_GIVEN TASK_.
State only the number of lines that contain the string "from".

_DATA SECTION_.
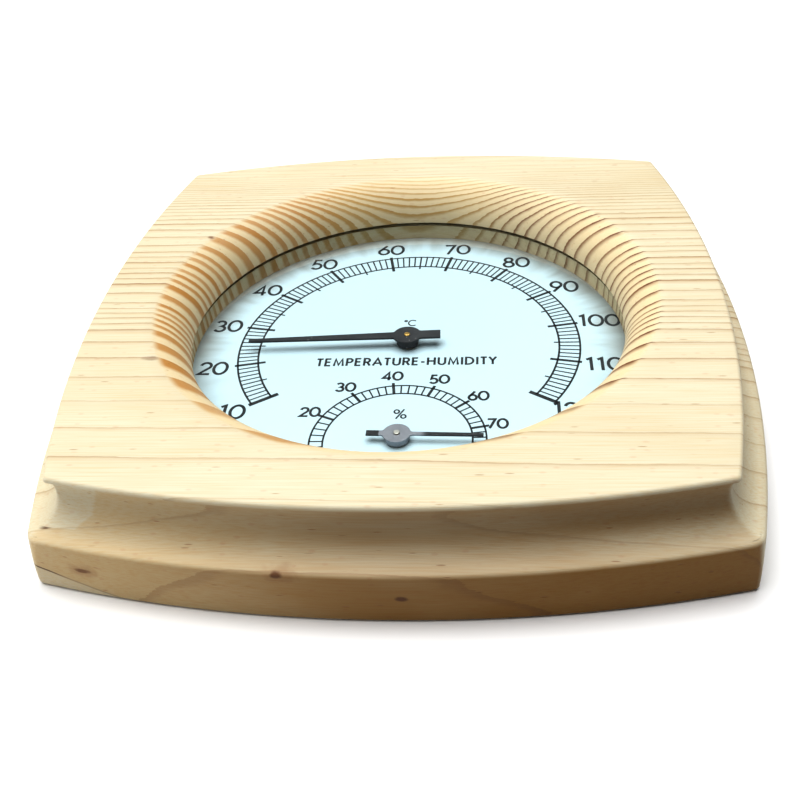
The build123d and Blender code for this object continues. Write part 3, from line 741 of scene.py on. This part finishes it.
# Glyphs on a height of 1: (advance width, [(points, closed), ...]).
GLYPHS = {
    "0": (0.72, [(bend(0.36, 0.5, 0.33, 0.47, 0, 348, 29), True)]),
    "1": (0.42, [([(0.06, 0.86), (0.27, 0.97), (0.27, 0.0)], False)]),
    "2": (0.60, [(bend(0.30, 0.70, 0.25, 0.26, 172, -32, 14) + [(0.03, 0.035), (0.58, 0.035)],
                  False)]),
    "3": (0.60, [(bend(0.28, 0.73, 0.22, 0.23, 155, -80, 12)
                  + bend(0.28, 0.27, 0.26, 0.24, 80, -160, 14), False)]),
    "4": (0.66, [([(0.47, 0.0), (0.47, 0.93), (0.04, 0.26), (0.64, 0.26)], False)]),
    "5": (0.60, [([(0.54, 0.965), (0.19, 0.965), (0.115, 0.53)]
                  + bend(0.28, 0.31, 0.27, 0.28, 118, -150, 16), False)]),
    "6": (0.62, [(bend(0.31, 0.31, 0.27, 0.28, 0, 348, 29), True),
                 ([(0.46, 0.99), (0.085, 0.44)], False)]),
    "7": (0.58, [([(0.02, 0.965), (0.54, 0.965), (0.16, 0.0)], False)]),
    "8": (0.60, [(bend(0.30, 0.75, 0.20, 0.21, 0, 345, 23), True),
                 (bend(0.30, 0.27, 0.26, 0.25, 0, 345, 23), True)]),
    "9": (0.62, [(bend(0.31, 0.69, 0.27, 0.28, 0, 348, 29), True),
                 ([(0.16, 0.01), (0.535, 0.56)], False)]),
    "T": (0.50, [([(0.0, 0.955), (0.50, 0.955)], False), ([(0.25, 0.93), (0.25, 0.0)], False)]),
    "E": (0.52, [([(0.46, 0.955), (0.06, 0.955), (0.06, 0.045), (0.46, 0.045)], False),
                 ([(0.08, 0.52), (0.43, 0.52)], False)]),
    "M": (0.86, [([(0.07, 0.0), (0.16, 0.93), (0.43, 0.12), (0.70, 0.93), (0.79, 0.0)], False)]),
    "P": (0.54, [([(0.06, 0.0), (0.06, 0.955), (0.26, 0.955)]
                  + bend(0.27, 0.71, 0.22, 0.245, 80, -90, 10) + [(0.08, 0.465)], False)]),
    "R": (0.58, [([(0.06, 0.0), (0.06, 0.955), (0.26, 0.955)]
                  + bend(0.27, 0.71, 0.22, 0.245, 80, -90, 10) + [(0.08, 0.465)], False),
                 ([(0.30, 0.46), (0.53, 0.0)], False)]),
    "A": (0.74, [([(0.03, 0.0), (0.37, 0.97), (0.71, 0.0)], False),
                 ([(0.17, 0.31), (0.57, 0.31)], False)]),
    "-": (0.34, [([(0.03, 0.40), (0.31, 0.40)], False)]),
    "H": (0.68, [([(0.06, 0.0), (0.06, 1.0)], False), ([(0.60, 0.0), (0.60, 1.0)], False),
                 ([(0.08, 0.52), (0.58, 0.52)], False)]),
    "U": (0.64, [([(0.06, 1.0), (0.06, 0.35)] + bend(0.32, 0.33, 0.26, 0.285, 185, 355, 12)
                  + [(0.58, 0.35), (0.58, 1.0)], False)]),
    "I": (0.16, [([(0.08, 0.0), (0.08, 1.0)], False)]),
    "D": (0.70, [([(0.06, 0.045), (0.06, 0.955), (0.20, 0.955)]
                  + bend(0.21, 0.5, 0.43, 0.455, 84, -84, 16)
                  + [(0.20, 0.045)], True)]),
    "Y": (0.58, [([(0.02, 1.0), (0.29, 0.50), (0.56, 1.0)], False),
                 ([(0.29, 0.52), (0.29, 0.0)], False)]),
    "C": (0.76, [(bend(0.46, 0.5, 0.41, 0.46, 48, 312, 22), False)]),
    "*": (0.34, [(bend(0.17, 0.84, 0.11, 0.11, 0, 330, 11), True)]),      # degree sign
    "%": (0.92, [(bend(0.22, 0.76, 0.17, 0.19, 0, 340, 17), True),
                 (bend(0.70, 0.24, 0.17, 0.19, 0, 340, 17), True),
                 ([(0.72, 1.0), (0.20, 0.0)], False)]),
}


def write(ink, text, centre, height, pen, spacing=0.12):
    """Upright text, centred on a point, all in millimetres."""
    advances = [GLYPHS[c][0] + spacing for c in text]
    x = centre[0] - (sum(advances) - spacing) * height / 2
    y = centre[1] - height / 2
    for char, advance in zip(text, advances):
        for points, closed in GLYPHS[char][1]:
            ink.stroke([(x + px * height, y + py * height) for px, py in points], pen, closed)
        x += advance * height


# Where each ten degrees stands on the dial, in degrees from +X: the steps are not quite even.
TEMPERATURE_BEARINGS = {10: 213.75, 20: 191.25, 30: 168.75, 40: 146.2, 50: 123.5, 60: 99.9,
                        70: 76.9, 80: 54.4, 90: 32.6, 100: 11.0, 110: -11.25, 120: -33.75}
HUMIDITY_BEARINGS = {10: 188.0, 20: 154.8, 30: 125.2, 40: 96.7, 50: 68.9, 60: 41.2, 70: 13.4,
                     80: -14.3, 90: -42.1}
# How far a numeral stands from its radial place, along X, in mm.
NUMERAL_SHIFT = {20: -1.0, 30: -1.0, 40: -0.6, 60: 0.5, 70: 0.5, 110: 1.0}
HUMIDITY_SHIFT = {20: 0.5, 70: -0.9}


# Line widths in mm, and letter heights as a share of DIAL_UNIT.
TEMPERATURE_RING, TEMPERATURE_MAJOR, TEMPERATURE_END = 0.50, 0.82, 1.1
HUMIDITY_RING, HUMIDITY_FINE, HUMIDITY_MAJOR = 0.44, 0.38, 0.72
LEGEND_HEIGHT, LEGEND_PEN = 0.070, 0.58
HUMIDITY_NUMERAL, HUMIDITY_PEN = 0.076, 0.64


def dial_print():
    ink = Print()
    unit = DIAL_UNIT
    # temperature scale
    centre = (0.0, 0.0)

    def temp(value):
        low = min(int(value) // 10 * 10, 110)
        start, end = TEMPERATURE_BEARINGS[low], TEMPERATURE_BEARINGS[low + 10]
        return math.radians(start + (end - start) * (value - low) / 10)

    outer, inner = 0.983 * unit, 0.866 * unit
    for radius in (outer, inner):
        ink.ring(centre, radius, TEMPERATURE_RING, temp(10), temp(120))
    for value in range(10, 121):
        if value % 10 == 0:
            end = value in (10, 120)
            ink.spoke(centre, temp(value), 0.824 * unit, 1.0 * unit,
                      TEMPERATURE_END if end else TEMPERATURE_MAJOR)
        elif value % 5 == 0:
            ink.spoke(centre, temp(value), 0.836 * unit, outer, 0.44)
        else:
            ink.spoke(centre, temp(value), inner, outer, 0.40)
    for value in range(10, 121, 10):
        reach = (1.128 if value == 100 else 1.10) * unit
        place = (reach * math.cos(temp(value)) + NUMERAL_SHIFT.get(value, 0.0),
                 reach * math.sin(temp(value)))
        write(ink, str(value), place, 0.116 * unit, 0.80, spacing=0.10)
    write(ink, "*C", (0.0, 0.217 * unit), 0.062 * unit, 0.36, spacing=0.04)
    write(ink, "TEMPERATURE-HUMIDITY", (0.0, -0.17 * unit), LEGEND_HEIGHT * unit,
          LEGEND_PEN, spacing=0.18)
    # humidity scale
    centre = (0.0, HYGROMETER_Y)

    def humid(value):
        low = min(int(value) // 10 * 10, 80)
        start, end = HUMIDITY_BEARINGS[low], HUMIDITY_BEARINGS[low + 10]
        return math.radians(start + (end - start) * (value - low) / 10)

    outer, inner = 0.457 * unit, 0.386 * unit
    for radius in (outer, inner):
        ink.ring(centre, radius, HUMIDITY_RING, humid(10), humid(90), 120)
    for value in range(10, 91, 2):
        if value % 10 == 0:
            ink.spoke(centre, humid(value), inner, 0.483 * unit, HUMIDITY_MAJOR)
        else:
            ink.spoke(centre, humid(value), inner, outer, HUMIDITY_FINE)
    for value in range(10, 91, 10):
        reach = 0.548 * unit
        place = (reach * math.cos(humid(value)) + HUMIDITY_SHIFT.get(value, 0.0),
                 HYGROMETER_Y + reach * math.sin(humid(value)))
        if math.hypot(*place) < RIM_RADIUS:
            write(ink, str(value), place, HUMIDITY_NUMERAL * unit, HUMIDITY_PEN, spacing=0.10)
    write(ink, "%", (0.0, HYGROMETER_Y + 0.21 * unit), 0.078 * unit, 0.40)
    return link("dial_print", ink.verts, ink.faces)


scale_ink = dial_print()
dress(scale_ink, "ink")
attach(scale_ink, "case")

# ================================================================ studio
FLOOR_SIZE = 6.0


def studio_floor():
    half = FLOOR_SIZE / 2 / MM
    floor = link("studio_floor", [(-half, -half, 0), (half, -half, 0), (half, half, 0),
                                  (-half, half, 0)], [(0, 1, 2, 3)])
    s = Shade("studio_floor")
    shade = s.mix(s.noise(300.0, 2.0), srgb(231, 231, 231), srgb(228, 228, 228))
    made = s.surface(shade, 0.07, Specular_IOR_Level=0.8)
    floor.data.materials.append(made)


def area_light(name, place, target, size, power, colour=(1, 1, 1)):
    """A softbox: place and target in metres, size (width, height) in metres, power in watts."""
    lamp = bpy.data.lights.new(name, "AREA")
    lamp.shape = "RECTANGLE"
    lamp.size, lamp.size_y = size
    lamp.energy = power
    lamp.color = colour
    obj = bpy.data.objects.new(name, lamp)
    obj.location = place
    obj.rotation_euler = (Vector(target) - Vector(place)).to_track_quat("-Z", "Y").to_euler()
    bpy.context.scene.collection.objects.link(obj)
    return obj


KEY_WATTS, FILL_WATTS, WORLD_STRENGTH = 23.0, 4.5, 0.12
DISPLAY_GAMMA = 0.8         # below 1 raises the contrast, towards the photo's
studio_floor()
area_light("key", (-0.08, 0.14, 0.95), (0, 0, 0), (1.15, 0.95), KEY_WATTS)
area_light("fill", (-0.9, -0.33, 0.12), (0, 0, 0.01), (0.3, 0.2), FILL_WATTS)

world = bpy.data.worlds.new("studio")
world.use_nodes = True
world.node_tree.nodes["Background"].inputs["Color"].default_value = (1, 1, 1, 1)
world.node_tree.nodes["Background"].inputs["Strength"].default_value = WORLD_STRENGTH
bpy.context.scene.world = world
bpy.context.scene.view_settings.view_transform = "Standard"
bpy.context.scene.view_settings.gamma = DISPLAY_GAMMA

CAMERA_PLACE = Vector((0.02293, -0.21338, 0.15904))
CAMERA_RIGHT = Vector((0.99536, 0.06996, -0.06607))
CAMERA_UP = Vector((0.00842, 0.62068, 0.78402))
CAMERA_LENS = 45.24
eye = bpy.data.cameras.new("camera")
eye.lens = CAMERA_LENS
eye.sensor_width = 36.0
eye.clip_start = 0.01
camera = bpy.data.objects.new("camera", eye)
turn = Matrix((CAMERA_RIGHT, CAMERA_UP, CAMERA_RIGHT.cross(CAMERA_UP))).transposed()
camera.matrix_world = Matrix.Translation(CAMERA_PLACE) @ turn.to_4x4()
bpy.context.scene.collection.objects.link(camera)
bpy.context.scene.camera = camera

_FULL OUTPUT_.
3